● **Work to complete**
The lines to print start at the one containing "build_sole()" and end at the one containing "for node in"; print them exactly, ends included, and only them.

● **Available data**
######

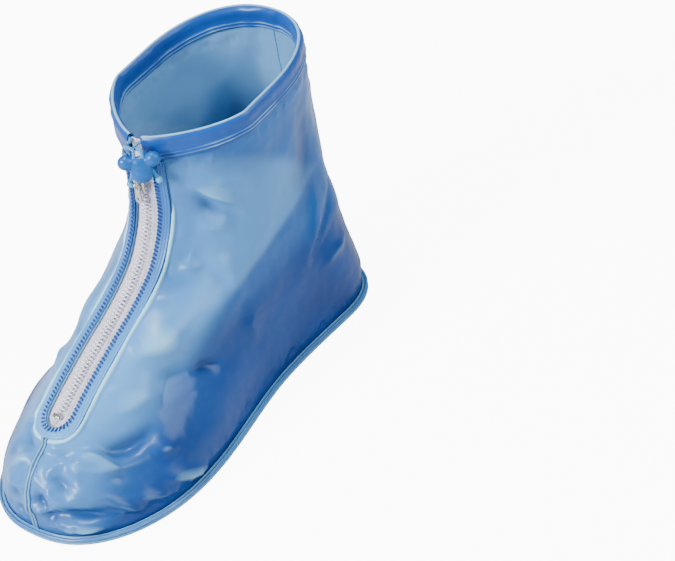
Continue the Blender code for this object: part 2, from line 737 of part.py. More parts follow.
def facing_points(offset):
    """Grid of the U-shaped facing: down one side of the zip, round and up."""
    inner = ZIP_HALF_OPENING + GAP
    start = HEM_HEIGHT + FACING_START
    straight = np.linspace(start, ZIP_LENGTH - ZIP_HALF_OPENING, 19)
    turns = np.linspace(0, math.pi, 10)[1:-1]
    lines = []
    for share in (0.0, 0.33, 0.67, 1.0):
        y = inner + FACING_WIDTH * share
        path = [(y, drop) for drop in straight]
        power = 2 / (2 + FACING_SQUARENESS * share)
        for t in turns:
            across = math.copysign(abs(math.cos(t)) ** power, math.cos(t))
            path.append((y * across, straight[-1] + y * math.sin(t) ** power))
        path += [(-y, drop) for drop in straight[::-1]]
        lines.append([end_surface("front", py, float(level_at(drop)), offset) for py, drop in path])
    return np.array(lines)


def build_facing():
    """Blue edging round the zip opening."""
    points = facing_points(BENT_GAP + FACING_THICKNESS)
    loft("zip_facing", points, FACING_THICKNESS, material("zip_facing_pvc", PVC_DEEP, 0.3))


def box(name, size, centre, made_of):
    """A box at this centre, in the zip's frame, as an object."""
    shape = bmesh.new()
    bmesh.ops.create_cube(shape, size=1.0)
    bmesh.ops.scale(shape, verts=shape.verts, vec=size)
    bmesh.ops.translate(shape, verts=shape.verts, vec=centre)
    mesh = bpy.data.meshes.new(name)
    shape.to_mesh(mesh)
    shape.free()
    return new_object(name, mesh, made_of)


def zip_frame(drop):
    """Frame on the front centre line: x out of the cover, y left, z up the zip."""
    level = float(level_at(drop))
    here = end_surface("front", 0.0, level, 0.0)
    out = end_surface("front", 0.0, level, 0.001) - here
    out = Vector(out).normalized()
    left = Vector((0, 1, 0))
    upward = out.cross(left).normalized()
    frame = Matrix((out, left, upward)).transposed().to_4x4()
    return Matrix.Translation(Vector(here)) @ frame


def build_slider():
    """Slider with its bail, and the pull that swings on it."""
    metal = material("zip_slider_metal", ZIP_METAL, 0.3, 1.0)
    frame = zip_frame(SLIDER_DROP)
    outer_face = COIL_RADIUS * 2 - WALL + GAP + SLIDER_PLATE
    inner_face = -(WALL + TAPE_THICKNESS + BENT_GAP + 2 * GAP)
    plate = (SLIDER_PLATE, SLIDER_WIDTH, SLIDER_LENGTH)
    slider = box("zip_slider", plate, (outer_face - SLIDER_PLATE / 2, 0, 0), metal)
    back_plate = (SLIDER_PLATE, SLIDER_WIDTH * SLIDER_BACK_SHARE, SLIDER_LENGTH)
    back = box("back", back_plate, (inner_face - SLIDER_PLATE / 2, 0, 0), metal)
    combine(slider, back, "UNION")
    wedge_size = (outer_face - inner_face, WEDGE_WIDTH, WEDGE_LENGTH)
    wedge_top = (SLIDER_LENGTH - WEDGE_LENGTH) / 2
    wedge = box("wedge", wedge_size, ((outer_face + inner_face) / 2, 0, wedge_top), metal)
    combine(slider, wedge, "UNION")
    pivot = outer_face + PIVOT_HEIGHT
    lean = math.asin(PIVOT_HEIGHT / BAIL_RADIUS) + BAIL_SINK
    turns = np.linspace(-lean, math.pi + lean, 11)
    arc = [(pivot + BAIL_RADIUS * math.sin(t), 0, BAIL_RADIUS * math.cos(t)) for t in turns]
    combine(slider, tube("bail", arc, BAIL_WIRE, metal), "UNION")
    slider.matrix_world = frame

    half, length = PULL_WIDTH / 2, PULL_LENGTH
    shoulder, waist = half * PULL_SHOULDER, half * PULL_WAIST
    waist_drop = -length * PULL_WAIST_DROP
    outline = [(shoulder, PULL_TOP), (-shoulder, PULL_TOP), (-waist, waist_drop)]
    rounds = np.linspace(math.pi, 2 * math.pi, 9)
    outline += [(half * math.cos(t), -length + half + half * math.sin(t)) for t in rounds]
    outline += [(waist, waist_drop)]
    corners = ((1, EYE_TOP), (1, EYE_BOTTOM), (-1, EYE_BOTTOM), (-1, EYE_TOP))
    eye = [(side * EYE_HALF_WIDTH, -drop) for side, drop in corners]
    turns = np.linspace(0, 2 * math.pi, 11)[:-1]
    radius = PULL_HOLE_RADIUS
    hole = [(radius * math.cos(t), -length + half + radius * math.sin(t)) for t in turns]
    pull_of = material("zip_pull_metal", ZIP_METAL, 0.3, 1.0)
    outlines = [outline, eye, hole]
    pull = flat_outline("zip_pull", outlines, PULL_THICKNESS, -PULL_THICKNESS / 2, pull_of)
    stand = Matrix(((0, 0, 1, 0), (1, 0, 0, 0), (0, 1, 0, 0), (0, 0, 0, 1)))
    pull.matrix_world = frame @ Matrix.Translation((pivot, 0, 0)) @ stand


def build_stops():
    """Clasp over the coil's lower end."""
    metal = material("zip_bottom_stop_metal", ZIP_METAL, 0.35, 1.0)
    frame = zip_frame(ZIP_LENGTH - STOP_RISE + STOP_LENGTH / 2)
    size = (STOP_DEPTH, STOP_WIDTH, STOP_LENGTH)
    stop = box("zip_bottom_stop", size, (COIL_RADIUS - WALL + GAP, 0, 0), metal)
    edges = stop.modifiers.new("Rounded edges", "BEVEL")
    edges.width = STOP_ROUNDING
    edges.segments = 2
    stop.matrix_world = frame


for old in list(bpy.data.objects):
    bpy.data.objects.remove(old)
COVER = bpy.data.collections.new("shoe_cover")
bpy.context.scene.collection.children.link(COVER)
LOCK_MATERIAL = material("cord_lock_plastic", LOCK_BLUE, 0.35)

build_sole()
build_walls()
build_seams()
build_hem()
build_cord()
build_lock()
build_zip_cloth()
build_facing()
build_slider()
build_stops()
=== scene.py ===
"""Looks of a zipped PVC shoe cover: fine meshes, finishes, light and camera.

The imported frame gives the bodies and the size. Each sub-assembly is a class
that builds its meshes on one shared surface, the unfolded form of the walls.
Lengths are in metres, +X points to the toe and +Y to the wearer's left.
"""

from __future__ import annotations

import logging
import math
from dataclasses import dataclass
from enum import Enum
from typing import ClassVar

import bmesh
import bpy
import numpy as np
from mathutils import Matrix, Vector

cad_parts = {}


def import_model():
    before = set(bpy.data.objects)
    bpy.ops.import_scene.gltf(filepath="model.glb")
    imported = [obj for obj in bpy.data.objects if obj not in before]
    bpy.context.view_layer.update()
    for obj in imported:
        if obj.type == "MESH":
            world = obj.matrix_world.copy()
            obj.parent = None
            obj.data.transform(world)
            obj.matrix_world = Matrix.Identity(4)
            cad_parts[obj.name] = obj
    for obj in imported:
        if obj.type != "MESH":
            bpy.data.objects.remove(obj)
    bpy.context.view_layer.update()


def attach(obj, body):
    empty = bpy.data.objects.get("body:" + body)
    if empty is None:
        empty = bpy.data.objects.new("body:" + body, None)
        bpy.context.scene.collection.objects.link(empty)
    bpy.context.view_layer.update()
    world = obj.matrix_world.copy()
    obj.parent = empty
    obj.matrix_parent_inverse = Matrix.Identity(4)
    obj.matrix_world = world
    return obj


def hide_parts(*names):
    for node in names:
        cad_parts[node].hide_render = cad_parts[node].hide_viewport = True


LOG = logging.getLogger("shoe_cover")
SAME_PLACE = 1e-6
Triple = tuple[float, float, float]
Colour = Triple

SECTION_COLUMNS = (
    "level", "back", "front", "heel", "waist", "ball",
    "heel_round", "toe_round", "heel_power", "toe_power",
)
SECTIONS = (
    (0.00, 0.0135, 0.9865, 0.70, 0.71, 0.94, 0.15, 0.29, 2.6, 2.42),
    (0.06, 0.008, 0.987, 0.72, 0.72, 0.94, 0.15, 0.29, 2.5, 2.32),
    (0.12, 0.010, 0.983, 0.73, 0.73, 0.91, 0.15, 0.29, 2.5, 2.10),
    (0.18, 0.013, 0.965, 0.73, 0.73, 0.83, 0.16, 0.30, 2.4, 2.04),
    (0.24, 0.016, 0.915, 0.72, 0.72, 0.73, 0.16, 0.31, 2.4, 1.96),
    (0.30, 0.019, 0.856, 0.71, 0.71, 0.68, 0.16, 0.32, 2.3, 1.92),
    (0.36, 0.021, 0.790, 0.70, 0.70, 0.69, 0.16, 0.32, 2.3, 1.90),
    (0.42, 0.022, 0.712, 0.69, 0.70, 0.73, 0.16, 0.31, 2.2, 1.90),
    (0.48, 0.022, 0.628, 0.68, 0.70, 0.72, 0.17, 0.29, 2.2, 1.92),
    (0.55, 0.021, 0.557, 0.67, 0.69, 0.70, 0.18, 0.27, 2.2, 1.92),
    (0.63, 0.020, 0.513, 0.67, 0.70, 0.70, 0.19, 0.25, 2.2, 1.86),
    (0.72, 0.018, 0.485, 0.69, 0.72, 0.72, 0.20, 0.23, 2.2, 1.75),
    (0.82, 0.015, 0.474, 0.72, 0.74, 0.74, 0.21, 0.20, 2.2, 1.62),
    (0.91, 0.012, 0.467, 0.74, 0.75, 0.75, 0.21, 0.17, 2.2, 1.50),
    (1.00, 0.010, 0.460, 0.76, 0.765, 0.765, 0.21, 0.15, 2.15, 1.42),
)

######

● **Worked answer**
build_sole()
build_walls()
build_seams()
build_hem()
build_cord()
build_lock()
build_zip_cloth()
build_facing()
build_slider()
build_stops()
=== scene.py ===
"""Looks of a zipped PVC shoe cover: fine meshes, finishes, light and camera.

The imported frame gives the bodies and the size. Each sub-assembly is a class
that builds its meshes on one shared surface, the unfolded form of the walls.
Lengths are in metres, +X points to the toe and +Y to the wearer's left.
"""

from __future__ import annotations

import logging
import math
from dataclasses import dataclass
from enum import Enum
from typing import ClassVar

import bmesh
import bpy
import numpy as np
from mathutils import Matrix, Vector

cad_parts = {}


def import_model():
    before = set(bpy.data.objects)
    bpy.ops.import_scene.gltf(filepath="model.glb")
    imported = [obj for obj in bpy.data.objects if obj not in before]
    bpy.context.view_layer.update()
    for obj in imported:
        if obj.type == "MESH":
            world = obj.matrix_world.copy()
            obj.parent = None
            obj.data.transform(world)
            obj.matrix_world = Matrix.Identity(4)
            cad_parts[obj.name] = obj
    for obj in imported:
        if obj.type != "MESH":
            bpy.data.objects.remove(obj)
    bpy.context.view_layer.update()


def attach(obj, body):
    empty = bpy.data.objects.get("body:" + body)
    if empty is None:
        empty = bpy.data.objects.new("body:" + body, None)
        bpy.context.scene.collection.objects.link(empty)
    bpy.context.view_layer.update()
    world = obj.matrix_world.copy()
    obj.parent = empty
    obj.matrix_parent_inverse = Matrix.Identity(4)
    obj.matrix_world = world
    return obj


def hide_parts(*names):
    for node in names:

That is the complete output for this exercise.